→ EXERCISE DESCRIPTION
Return the listing below word for word.

→ GIVEN INFORMATION
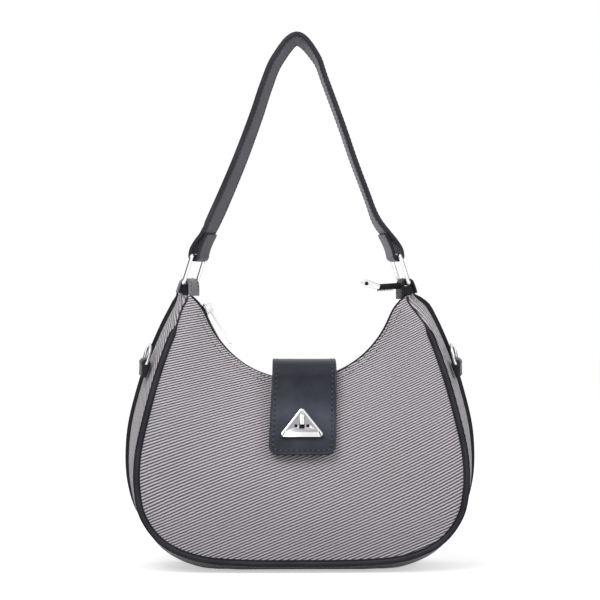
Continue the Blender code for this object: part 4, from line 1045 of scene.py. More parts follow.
# %% Zip tapes
ZIP_HALF_ANGLE, SLIDER_ANGLE = math.radians(79), math.radians(73.5)
CHAIN_RADIUS = MOUTH_RADIUS + 0.0019
ZIP_PITCH = 0.0022
TAPE_THICKNESS = 0.0011
TAPE_RISE = 0.0014
TAPE_RISE_ANGLES, TAPE_END_ANGLES = np.radians((45, 62)), np.radians((74.5, 78))
TAPE_FOLLOWS = 0.8
OUTER_EDGE = (0.0045, 0.0095)
# From the cloth's edge to the teeth: distance from the middle, distance from the mouth's axis
TAPE_TABLE = (
    (0.01345, MOUTH_RADIUS + 0.0007), (0.0126, MOUTH_RADIUS + 0.0006), (0.0112, MOUTH_RADIUS + 0.0007),
    (0.0096, MOUTH_RADIUS + 0.0011), (0.0082, MOUTH_RADIUS + 0.0017), (0.0070, MOUTH_RADIUS + 0.0021),
    (0.0048, CHAIN_RADIUS), (0.0026, CHAIN_RADIUS),
)


def tape_end_share(angle):
    """How far the whole tape follows the mouth's left end, past the slider."""
    return TAPE_FOLLOWS * ease(*TAPE_END_ANGLES, angle)


def make_tape(word, side):
    profile = smooth_curve(TAPE_TABLE, 19)
    angles = np.linspace(-ZIP_HALF_ANGLE, ZIP_HALF_ANGLE, 193)
    proud = ease(*TAPE_RISE_ANGLES, -angles) * TAPE_RISE
    surfaces = []
    for offset in (TAPE_THICKNESS / 2, -TAPE_THICKNESS / 2):
        grid = []
        for y, radius in profile + beside(profile) * offset:
            outer_share = float(ease(*OUTER_EDGE, y))
            flat = mouth_points(angles, radius - proud * outer_share)
            flat = drawn_out(flat, angles, np.maximum(outer_share, tape_end_share(-angles)))
            grid.append(in_space(flat, side * y))
        surfaces.append(np.array(grid).transpose(1, 0, 2))
    tape = build("zip_cloth_" + word, closed_grid(*surfaces), tape_cloth, sharp=70)
    settle(tape, "root", "zip_tape", "zip_tape_" + word)


make_tape("front", -1)
make_tape("back", 1)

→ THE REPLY
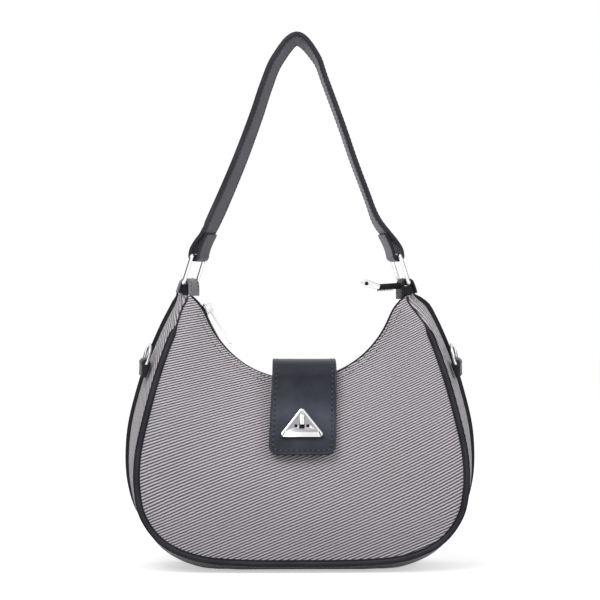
Continue the Blender code for this object: part 4, from line 1045 of scene.py. More parts follow.
# %% Zip tapes
ZIP_HALF_ANGLE, SLIDER_ANGLE = math.radians(79), math.radians(73.5)
CHAIN_RADIUS = MOUTH_RADIUS + 0.0019
ZIP_PITCH = 0.0022
TAPE_THICKNESS = 0.0011
TAPE_RISE = 0.0014
TAPE_RISE_ANGLES, TAPE_END_ANGLES = np.radians((45, 62)), np.radians((74.5, 78))
TAPE_FOLLOWS = 0.8
OUTER_EDGE = (0.0045, 0.0095)
# From the cloth's edge to the teeth: distance from the middle, distance from the mouth's axis
TAPE_TABLE = (
    (0.01345, MOUTH_RADIUS + 0.0007), (0.0126, MOUTH_RADIUS + 0.0006), (0.0112, MOUTH_RADIUS + 0.0007),
    (0.0096, MOUTH_RADIUS + 0.0011), (0.0082, MOUTH_RADIUS + 0.0017), (0.0070, MOUTH_RADIUS + 0.0021),
    (0.0048, CHAIN_RADIUS), (0.0026, CHAIN_RADIUS),
)


def tape_end_share(angle):
    """How far the whole tape follows the mouth's left end, past the slider."""
    return TAPE_FOLLOWS * ease(*TAPE_END_ANGLES, angle)


def make_tape(word, side):
    profile = smooth_curve(TAPE_TABLE, 19)
    angles = np.linspace(-ZIP_HALF_ANGLE, ZIP_HALF_ANGLE, 193)
    proud = ease(*TAPE_RISE_ANGLES, -angles) * TAPE_RISE
    surfaces = []
    for offset in (TAPE_THICKNESS / 2, -TAPE_THICKNESS / 2):
        grid = []
        for y, radius in profile + beside(profile) * offset:
            outer_share = float(ease(*OUTER_EDGE, y))
            flat = mouth_points(angles, radius - proud * outer_share)
            flat = drawn_out(flat, angles, np.maximum(outer_share, tape_end_share(-angles)))
            grid.append(in_space(flat, side * y))
        surfaces.append(np.array(grid).transpose(1, 0, 2))
    tape = build("zip_cloth_" + word, closed_grid(*surfaces), tape_cloth, sharp=70)
    settle(tape, "root", "zip_tape", "zip_tape_" + word)


make_tape("front", -1)
make_tape("back", 1)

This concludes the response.